There’s a comment right here that reads:

>     /* Zero fill remaining space in cluster so it has predictable
>      * content in case of future spec changes */

I think that should be adjusted to reflect the change.

>      clusterlen = size_to_clusters(s, headerlen) * s->cluster_size;
>      assert(qcow2_pre_write_overlap_check(bs, 0, ret, clusterlen, false) == 
> 0);
>      ret = bdrv_pwrite_zeroes(bs->file,
> -                             ret + headerlen,
> -                             clusterlen - headerlen, 0);
> +                             ret,
> +                             clusterlen, 0);
>      if (ret < 0) {
>          error_setg_errno(errp, -ret, "Could not zero fill encryption 
> header");
>          return -1;
> diff --git a/tests/qemu-iotests/278 b/tests/qemu-iotests/278
> new file mode 100755
> index 0000000000..c52f03dd52
> --- /dev/null
> +++ b/tests/qemu-iotests/278
> @@ -0,0 +1,88 @@

[...]

> +IMGSPEC="driver=$IMGFMT,file.filename=$TEST_IMG,encrypt.key-secret=sec0"
> +QEMU_IO_OPTIONS=$QEMU_IO_OPTIONS_NO_FMT
> +
> +_run_test()
> +{
> +        echo

The indentation is off here.

> +     echo "== cluster size $csize"

Or maybe it really is off here, because starting from here everything is
indented with tabs.

> +     echo "== checking image refcounts =="
> +     $QEMU_IMG check --object $SECRET --image-opts $IMGSPEC | _filter_testdir

I think we should use _check_test_img instead in order to filter out the
allocation information.

> +
> +     echo
> +     echo "== writing some data =="
> +     $QEMU_IO --object $SECRET -c "write -P 0x9 0 1" --image-opts $IMGSPEC | 
> _filter_qemu_io | _filter_testdir
> +     echo
> +     echo "== rechecking image refcounts =="
> +     $QEMU_IMG check --object $SECRET --image-opts $IMGSPEC | _filter_testdir
> +
> +     echo
> +     echo "== writing some more data =="
> +     $QEMU_IO --object $SECRET -c "write -P 0x9 $csize 1" --image-opts 
> $IMGSPEC | _filter_qemu_io | _filter_testdir
> +     echo
> +     echo "== rechecking image refcounts =="
> +     $QEMU_IMG check --object $SECRET --image-opts $IMGSPEC | _filter_testdir
> +}
> +
> +
> +echo
> +echo "testing LUKS qcow2 encryption"
> +echo
> +
> +for csize in 512 1024 2048 4096 8192 16384 32768 65536

Is it necessary to actually test all of these cluster sizes?  Wouldn’t
it make more sense to test e.g. just 512, 4096, 64k, 2M?

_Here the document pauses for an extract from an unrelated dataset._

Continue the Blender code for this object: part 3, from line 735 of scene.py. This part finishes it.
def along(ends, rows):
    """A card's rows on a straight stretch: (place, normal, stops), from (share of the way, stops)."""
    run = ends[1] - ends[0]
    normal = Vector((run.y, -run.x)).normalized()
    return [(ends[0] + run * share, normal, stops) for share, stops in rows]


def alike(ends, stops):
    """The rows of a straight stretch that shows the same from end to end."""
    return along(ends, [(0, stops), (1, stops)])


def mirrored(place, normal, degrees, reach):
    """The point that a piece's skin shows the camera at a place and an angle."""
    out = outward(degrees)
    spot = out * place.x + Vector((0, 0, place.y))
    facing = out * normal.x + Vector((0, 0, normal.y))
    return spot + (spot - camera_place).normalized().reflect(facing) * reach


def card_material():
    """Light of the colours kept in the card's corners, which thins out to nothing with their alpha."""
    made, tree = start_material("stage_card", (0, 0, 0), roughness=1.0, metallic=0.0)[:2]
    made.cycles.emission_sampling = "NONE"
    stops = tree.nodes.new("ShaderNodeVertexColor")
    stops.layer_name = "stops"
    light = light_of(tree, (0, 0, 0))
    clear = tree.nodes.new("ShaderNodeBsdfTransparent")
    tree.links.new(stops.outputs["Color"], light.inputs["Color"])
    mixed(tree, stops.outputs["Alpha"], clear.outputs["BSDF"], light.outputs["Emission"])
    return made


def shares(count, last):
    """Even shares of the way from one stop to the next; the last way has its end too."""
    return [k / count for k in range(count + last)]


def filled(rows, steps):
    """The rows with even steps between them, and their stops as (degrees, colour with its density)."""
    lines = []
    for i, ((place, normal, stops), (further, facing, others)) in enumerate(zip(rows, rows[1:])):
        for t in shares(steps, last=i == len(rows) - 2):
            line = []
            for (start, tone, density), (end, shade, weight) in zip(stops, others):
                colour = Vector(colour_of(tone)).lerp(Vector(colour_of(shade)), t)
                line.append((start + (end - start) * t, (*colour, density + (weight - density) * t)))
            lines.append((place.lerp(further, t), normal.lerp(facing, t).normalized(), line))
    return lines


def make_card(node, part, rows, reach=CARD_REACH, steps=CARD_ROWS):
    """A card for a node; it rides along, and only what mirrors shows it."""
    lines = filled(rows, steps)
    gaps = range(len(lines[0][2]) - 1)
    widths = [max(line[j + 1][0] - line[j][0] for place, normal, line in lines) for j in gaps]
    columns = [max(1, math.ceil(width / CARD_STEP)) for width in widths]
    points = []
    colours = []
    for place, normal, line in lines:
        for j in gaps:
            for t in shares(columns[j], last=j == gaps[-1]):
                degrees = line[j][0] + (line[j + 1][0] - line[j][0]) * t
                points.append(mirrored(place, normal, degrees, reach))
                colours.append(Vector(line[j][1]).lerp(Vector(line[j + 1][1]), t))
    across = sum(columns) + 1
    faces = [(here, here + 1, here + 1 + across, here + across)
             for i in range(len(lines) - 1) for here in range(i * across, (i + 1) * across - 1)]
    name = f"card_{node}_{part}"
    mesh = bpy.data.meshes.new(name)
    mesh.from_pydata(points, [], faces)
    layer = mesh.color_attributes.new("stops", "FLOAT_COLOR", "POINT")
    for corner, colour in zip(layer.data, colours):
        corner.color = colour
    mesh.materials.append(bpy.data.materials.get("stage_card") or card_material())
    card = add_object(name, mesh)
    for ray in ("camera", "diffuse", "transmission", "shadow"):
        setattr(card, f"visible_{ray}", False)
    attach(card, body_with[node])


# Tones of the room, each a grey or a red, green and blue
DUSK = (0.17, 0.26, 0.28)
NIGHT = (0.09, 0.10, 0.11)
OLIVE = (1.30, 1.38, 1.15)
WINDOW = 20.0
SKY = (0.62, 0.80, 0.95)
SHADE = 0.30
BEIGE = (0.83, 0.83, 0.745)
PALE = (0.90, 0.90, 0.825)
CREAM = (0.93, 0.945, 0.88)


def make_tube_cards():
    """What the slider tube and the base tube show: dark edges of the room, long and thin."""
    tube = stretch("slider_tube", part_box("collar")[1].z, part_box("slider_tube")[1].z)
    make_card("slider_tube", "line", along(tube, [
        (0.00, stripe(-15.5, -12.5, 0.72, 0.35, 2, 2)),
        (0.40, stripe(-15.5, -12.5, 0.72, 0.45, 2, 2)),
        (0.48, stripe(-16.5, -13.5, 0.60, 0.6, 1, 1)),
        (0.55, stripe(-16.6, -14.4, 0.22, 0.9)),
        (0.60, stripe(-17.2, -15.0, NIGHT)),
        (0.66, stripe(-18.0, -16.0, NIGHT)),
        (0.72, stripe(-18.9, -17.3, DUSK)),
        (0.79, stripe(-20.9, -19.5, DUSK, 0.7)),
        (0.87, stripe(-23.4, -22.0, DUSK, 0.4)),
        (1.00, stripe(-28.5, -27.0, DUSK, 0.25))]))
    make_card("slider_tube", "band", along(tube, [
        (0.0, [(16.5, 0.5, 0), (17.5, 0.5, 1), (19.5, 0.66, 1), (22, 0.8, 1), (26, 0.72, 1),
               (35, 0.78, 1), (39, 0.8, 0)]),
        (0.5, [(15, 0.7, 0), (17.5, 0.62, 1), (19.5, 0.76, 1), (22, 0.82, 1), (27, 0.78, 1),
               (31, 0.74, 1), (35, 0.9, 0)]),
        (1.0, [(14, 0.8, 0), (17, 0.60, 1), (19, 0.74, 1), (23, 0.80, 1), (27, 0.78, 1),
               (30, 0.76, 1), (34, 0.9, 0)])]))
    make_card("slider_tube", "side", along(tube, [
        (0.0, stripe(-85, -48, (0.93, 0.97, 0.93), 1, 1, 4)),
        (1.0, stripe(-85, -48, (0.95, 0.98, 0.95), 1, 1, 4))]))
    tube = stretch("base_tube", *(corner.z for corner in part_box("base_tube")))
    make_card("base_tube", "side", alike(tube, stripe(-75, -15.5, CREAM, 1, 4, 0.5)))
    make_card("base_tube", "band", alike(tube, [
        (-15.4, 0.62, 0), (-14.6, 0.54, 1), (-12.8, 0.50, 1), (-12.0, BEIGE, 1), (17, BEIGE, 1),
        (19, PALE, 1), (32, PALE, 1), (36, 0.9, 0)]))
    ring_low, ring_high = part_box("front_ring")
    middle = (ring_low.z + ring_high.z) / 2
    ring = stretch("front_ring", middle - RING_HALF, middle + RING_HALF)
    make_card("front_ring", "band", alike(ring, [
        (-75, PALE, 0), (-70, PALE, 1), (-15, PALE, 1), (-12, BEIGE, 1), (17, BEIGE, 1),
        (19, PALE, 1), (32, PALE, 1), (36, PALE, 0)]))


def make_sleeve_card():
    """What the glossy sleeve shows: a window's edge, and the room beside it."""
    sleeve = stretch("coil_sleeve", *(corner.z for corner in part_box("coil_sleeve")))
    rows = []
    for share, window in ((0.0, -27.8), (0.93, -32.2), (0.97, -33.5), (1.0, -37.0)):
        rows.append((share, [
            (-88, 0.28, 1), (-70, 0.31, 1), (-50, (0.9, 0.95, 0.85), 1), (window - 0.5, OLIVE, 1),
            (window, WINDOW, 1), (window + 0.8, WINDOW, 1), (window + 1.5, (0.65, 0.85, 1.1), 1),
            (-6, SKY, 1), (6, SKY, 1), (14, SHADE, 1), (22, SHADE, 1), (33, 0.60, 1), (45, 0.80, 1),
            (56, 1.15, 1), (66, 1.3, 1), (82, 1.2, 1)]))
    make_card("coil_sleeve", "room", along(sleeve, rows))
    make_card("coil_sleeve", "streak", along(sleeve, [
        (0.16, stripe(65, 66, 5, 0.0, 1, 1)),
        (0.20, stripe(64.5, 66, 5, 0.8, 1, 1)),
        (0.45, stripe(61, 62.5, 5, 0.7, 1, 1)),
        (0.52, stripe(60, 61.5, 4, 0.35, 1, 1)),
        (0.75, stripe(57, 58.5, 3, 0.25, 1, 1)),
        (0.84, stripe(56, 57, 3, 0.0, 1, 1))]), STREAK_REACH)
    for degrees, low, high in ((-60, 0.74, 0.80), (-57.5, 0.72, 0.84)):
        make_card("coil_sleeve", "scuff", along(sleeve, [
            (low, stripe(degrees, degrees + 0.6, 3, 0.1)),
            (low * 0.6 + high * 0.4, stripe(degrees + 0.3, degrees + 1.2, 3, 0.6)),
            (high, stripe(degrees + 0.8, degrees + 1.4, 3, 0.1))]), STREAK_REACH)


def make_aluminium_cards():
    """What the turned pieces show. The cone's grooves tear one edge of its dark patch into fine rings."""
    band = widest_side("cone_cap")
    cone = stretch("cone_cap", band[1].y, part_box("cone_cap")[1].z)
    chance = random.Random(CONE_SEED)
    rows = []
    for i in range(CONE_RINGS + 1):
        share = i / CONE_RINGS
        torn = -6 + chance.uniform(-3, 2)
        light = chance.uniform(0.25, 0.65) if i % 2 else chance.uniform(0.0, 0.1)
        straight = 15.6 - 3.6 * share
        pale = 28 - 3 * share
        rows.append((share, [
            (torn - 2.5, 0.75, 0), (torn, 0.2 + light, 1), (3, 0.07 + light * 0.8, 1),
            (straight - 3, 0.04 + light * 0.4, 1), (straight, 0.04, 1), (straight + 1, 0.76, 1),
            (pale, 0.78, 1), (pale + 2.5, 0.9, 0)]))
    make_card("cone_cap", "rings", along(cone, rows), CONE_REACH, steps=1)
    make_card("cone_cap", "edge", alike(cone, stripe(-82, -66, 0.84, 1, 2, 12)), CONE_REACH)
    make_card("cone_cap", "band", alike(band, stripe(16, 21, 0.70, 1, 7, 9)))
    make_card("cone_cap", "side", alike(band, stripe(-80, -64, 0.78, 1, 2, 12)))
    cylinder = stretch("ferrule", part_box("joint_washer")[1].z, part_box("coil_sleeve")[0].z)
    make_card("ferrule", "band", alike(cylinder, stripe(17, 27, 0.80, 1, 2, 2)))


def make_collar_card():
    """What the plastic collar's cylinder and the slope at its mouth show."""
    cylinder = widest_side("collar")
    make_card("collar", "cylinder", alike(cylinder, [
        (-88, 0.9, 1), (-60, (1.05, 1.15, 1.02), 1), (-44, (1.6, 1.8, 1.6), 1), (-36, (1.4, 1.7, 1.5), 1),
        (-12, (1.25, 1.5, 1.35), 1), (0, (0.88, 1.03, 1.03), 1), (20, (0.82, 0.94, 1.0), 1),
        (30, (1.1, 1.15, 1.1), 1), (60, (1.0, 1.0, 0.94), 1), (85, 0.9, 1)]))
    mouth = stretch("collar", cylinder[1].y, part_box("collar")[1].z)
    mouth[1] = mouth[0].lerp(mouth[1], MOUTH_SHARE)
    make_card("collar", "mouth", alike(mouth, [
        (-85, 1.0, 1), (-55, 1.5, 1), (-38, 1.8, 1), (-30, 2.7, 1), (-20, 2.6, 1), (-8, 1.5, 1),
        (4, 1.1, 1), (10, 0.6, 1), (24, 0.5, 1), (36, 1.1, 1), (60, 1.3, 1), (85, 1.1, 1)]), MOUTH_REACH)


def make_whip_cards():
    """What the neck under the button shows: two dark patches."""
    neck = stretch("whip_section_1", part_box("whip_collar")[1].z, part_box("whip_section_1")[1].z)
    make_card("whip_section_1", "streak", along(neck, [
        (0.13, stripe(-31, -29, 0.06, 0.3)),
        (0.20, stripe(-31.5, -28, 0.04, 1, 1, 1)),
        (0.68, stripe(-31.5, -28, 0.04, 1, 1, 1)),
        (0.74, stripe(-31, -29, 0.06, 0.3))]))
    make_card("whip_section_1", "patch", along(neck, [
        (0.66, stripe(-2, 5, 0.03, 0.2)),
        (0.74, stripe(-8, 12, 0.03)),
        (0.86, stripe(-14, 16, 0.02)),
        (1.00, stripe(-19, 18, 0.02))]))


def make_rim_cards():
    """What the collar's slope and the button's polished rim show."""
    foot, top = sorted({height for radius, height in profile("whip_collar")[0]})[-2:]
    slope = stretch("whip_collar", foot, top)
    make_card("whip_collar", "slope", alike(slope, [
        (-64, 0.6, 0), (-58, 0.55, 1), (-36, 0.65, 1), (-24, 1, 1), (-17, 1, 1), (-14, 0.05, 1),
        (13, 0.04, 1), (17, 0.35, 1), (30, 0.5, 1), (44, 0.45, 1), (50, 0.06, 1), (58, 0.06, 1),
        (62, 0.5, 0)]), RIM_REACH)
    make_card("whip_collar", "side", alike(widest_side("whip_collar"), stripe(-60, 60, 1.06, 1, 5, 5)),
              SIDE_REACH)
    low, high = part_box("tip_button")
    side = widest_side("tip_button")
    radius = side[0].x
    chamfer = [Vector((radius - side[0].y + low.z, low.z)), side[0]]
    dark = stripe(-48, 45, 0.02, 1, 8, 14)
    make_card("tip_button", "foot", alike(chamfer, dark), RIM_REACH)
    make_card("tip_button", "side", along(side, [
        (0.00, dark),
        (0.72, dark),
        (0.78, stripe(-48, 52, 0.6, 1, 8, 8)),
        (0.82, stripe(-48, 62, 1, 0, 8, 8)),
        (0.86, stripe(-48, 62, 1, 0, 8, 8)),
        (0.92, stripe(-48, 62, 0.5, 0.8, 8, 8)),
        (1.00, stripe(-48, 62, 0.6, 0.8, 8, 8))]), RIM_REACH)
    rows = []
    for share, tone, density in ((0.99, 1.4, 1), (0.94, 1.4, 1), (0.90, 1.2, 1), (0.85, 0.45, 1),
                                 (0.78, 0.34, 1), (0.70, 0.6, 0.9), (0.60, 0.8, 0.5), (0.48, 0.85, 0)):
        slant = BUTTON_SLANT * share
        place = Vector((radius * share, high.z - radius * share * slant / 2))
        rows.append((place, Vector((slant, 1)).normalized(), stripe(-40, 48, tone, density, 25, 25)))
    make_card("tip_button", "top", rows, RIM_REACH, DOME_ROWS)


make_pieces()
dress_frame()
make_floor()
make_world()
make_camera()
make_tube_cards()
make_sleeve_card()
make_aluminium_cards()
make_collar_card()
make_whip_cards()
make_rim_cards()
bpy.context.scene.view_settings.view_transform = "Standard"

I’m asking because as-is this test takes more than 20 s for me.

> +do
> +  _make_test_img --object $SECRET -o 
> "encrypt.format=luks,encrypt.key-secret=sec0,encrypt.iter-time=10,cluster_size=$csize"
>  $size
> +  _run_test "driver=$IMGFMT,encrypt.key-secret=sec0,file.filename=$TEST_IMG"

I don’t think this parameter is used (because $IMGSPEC exists).